Robert Hettinga wrote:
> From: "Blair Anderson" <[email protected]>
> Subject: E-Peso's for tractors - McCaffrey on banking

>          U.S. drug czar appeals to banks to track laundering
>          By Anthony Boadle
> 
>          WASHINGTON (Reuters) - Bankers, watch those ``smurf''
>          accounts.
...
>          Any innocent-looking person could be depositing a drug
>          baron's cash parceled into amounts smaller that the
>          $10,000 reporting threshhold to avoid suspicion, so get
>          to know your customer, they warned.

  Is it my imagination, or can the above be loosely translated as,
"_Everyone_ is a suspect!" 
 
>          ``We are losing contact with the enemy,'' the general
>          said. ''The government cannot follow laundering by
>          itself. You are going to have to help.''

  "I turned in my best customer, and all I got was this lousy T-shirt!"
 
>          McCaffrey said the drug trade was moving into new areas
>          such as the securities industry to launder its profits.

  Looks like we're going to need some additional snitches in that
area.

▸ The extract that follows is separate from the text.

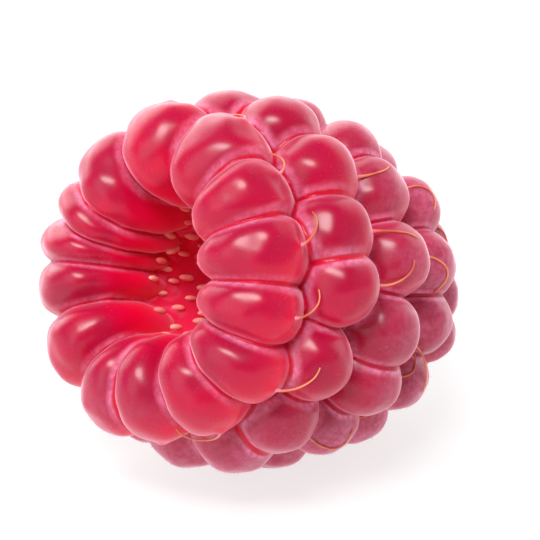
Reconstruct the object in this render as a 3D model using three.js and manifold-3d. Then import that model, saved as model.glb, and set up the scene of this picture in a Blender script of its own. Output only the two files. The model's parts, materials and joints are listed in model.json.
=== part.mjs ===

I wonder if the grade-school narc-trainers are going to advise
the children to go through their parent's finiancial statements while
they are searching for the parent's bag of pot.
  Perhaps those who fail to graduate from high-school can get a GED
later in life by turning in their spouse's parents to John Law.
  Can't get that promotion at the bank because the position requires 
an MBA? Ratting out your customers (guilty or not--and *you* are 
keeping the books) can get you valuable college credits.

>          Keely, a former New York City police commissioner,
>          warned that money laudering was corroding financial
>          institutions.

   ...but failed to mention if there was a 'down-side' as well.

>          ``It is the source and the product of a burgeoning
>          global parallel trading system that serves the emerging
>          criminal holding companies,'' he told the bankers and
>          lawyers.

  Which provides funding for a large number of secret government
agencies. 

>          The banking industry complained it had to file 12
>          million such reports in 1996, a time consuming and
>          costly activity.

  The alternative is to risk being indicted as a co-conspirator in your
customer's crimes.
  That reminds me...I bought a glass of lemonade from a neighborhood
kid's sidewalk stand today. I'd better go rat her out to the Treasury
Department and the DEA, so that when they show up on my doorstep they
will have a T-shirt for me, instead of handcuffs.